In a video posted on Twitter on August 27, Uhuru Media Group, the newspaper’s parent company, said that the publication was back in circulation after 14 days and shared top headlines of that day’s newspaper. Edwin Soko, the chairperson of the Mwanza Press Club who spoke to CPJ via telephone on September 9, also confirmed that the paper was in circulation.

CPJ was not able to get through to anyone at Uhuru when trying to call phone numbers listed on itwebsite and Facebook page in early September. The publication also did not respond to an email, a message sent via Facebook, or a message submitted through an automated form on the outlet’s website. 

At the August 11 conference, Chongolo said that the newspaper’s board had suspended three senior managers at Uhuru pending investigation, and that he had directed the newspaper to cease publishing for seven days, according to a recording of the press conference posted on YouTube by private media outlets Mwanahalisi TV and Global TV.

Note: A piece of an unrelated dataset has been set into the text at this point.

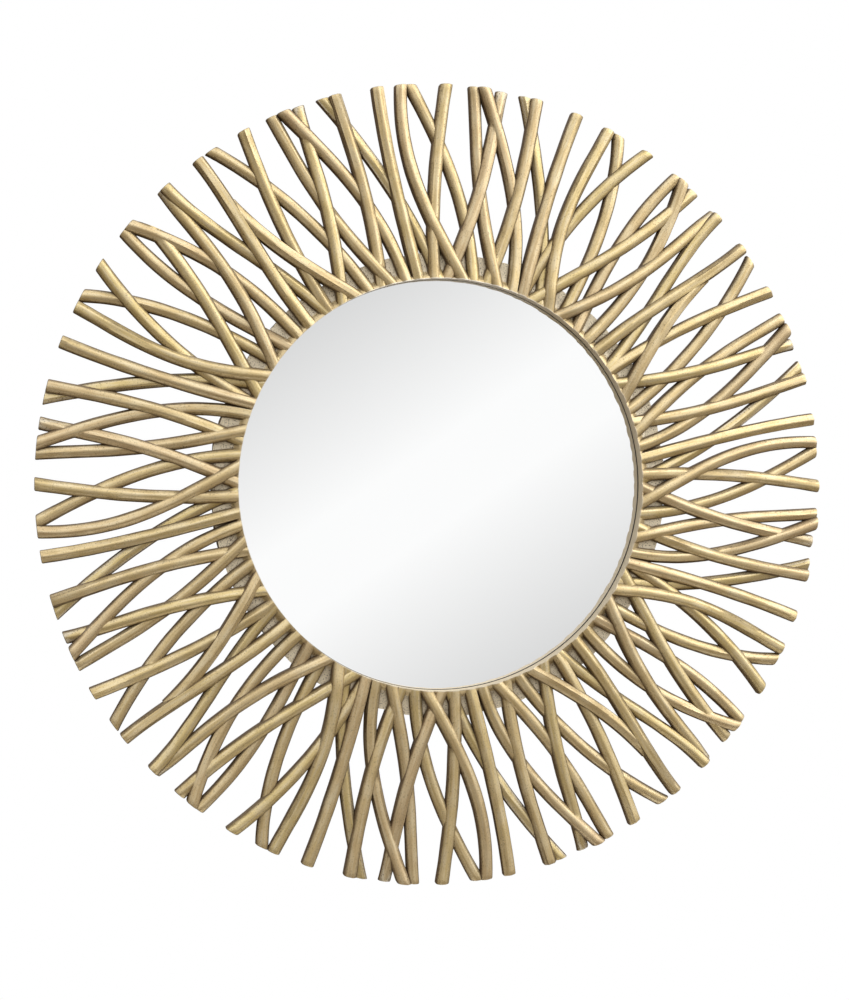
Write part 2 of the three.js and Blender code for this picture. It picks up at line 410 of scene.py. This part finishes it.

However, Msigwa, a presidential appointee who is also the director of Tanzania’s Information Services Department, whose mandate includes licensing print media, issued a harsher 14-day suspension of Uhuru’s license, according to a statement posted on his Twitter account later that day. The suspension would take effect August 12, Msigwa said, adding that Uhuru could appeal to the Minister of Information if it wanted to contest the suspension. 

In the statement, Msigwa said that in publishing the front-page story, Uhuru had breached professional standards and had violated sections of Tanzania’s Media Services Act. He accused the newspaper of violating sections of the law that allow for the imposition of hefty fines and prison terms for publications that include false information or have seditious intent.

Under the Media Services Act, first-time offenders convicted of publishing or distributing seditious publications may face up to five years in prison and/or fines of 10 million Tanzanian shillings (US$4,300). Anyone convicted of publishing “recklessly” or “fraudulently” fabricated information may face a prison term of up to five years and fines of up to 20 million Tanzanian shillings (US$8,600). 

Uhuru is the first newspaper to be suspended in Tanzania in 2021, though the Media Services Act was weaponized to temporarily shutter several publications and to indefinitely revoke the license of at least one newspaper under the Magufuli presidency, according to CPJ’s past reporting and an August 11 statement by a local non-governmental organization, the Tanzania Human Rights Defenders Coalition (THRDC), reviewed by CPJ.

In 2019, the East African Court of Justice (EACJ), a regional body, directed Tanzania to amend the Media Services Act, finding that the law was inimical to press freedom and violated the Treaty for the Establishment of the East African Community, of which Tanzania is a founding member, as CPJ reported at the time.

In the August 11 statement, the THRDC urged the government to implement the 2019 EACJ ruling, saying that failure to do so was giving Tanzania a “bad image.” On August 27, the THRDC and two other local non-governmental organizations, Media Council of Tanzania (MCT) and the Legal and Human Rights Centre, filed a lawsuit against the government of Tanzania for contempt of court at the EACJ for its failure to amend the Media Services Act, according to a statement published on Facebook by the MCT.

CPJ emailed the EACJ for confirmation of the filing, but did not receive a response.

CPJ’s emails to the CCM, the Ministry of Information, and the Information Services Department requesting comment on the suspension of Uhuru, sent in late August and early September, went unanswered. 

Msigwa did not answer his phone when CPJ called twice in early September, and also did not respond to a text message or WhatsApp message from CPJ requesting comment.